「おにぎらず」は商標登録できる?

2017年5月8日
持続可能なブランドコミュニケーションをつくる

「サムライツ™」の弁理士、保屋野です。

「おにぎらず」って、知ってますか?
私の家族が作っていた記憶がありますが、

クックパッドを見ると、よく出てきますね。

そのクックパッドの説明によれば、

マンガ『クッキングパパ』(講談社刊)22巻で「超簡単おにぎり」として紹介されているレシピなんです。ラップの上にのりを乗せて、真ん中にご飯を平たく乗せ、さらに具材をのせて、のりの四隅を折って四角にするもの。これならご飯を握る必要がなくて手が汚れず、食べやすいと大人気なのです。そして、何よりも握らないから「おにぎらず」というネーミングが面白い♪♪

(クックパッドニュース「話題の「おにぎらず」って一体なんだ?」より)

というもの。
「クッキングパパ」が最初だった、というのは有名な話らしいですね!
だったら、
「おにぎらず」って言葉は、その漫画家さんの権利じゃないの?

と思うかもしれませんね。

あるいは、

一般人も普通に使ってる、一般名称だから、誰の権利にもならないと思うでしょう。

ところが、
この「おにぎらず」、商標登録されたのです。

商標権者は「ぐるなび」です。

「それはおかしい!」と思いますか?
実際、この登録を不満に思って、異議の申し立てがされました(異議2016-900299)。
この商標登録がおかしいかどうかは、

出願で指定した商品・役務(サービス)によって、決まります。

指定商品が「おにぎり」だったら、
「おにぎり」って名前を商標登録するのは、おかしいです。
他の会社が商品「おにぎり」に、「おにぎり」という名前をつけて売ることができなくなってしまうからです。「おにぎらず」も同様で、

上記で引用したクックパッドの説明の通りの商品(おにぎらず)に、

「おにぎらず」という商標登録は、おかしいわけです。

しかし、ぐるなびの「おにぎらず」は、
「広告」や「顧客情報の収集・分析」といった分野の役務(サービス)を指定して、登録を受けたのです。
いわゆるマーケティング関連のサービスですね。だから、指定した役務(サービス)との関係では、別に何もおかしくないと。

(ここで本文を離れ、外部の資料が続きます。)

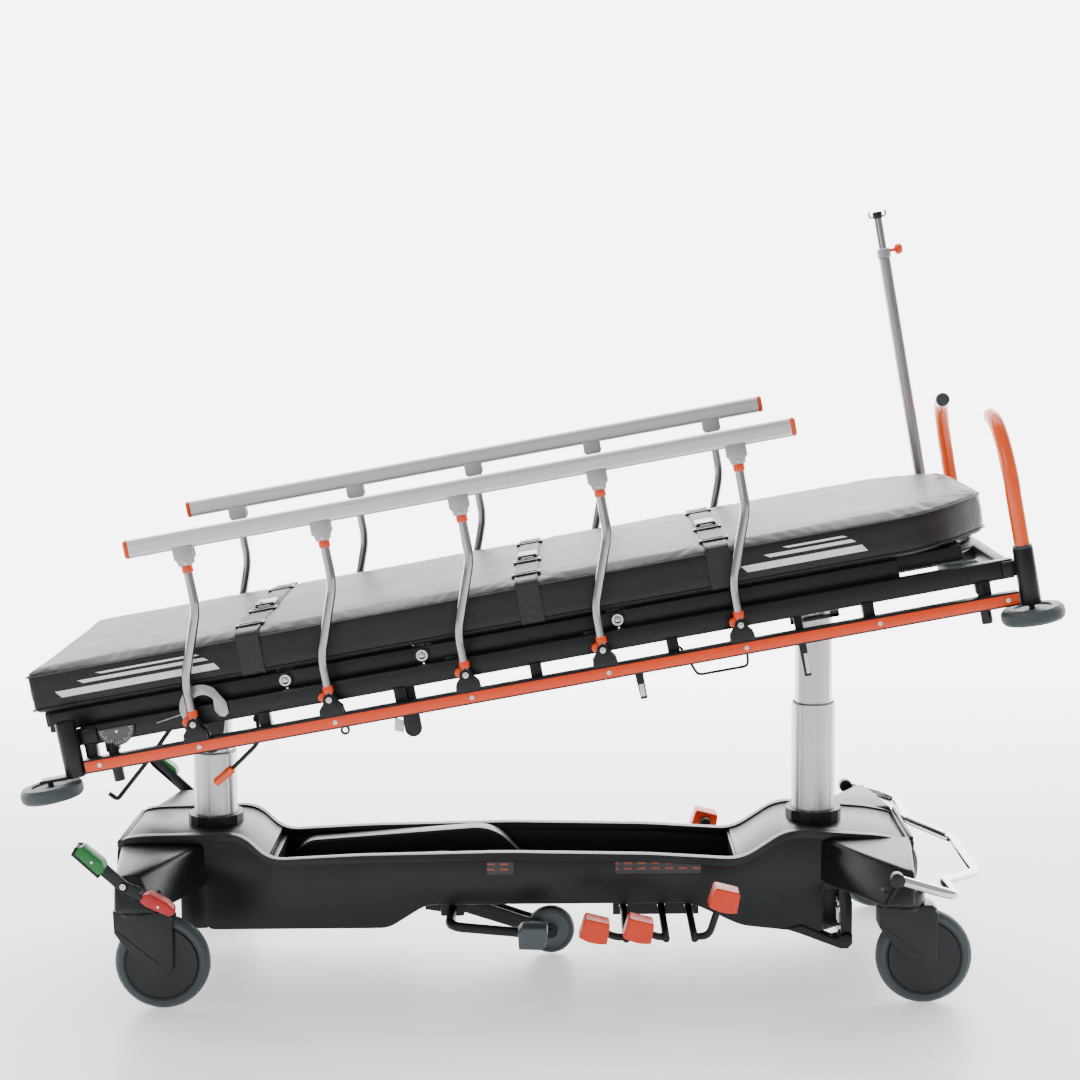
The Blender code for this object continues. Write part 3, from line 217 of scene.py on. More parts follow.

マーケティングのサービスに「おにぎり」って名前をつけようが、「おにぎらず」って名前をつけようが、

他の会社にとっても、現状何も困らないわけですね。

(もちろん、もともと「おにぎり」って名前でマーケティング関連のサービスをしていた会社は困りますが…それは早く出願しなかったことの過失です)

確かに、「おにぎらず」という言葉を創作したわけでもないのに、
商標登録されるのは、納得がいかないかもしれませんが、

法律では、商標を創作しただけでは価値を認めてもらえないのです。

そんなわけで、異議申し立ては認められませんでした

ちなみに、「ぐるなび」は、「飲食物の提供」の分野の役務(サービス)も指定して、出願していますが、
こちらはさすがに、審査で拒絶を受けているようです。
(まだ、不服申し立ての可能性がありますが)これが登録されてしまうと、他の会社の飲食店で「おにぎらず」の名前で提供できなくなってしまう可能性があり、さすがに困ってしまうからかもしれません。

ついつい、一般的に使われている言葉、話題になった言葉が商標登録されると、
「けしからん!」「やられた!」
と思いがちなのですが、
その前に、「どの分野の商品・役務(サービス)で商標登録されているのか?」を、よくよく考えてみるといいですね。